Pour les rénovations classiques, la laine de verre reste une valeur sûre, alliant flexibilité et coût modéré. Dans les combles, la ouate de cellulose est plébiscitée pour sa gestion de l’humidité et ses qualités acoustiques. Quant à la fibre de bois, elle gagne du terrain sur les chantiers à faible empreinte carbone, notamment en Suisse ou en Allemagne, où les réglementations thermiques sont plus strictes.
Paramètres à intégrer avant de choisir
Avant de trancher, prenez en compte ces aspects déterminants :
- Épaisseur disponible : choisissez l’isolant selon la place laissée par votre doublage.
- Normes et certifications : assurez-vous de la conformité (RT, NF) selon l’affectation et la localisation du bâtiment.
- Aides financières : en France, certaines solutions ouvrent droit à une TVA réduite ou à des subventions pour l’isolation thermique.
- Destination : pour les toitures ou les murs en contact avec la terre, privilégiez des isolants adaptés à l’humidité ou à la compression.
La quête du matériau le plus isolant à épaisseur égale dépend autant de la nature du matériau que du contexte du projet. Les isolants minces multicouches séduisent par leur discrétion, mais il convient de se méfier de leur résistance thermique réelle, souvent en décalage avec les annonces commerciales.

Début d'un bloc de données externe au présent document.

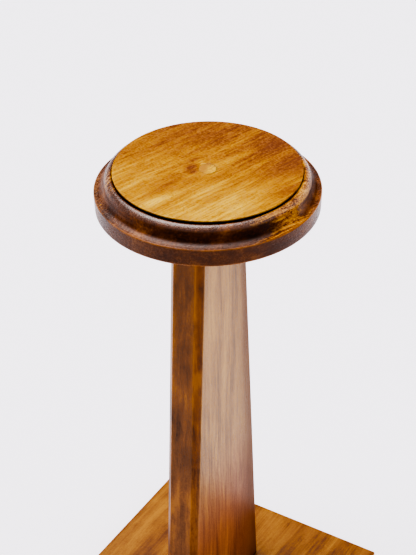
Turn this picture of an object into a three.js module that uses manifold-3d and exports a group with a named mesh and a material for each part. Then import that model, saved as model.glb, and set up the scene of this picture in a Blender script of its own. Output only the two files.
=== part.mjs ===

Face à l’évolution des technologies et à la montée en puissance des exigences énergétiques, l’isolation ne se limite plus à une épaisseur de laine déroulée. Entre contraintes réglementaires, ambition écologique et course à la performance, chaque projet écrit sa propre équation. Et demain ? Les innovations de laboratoire d’aujourd’hui pourraient bien devenir les standards de demain, repoussant toujours plus loin les limites de la paroi idéale.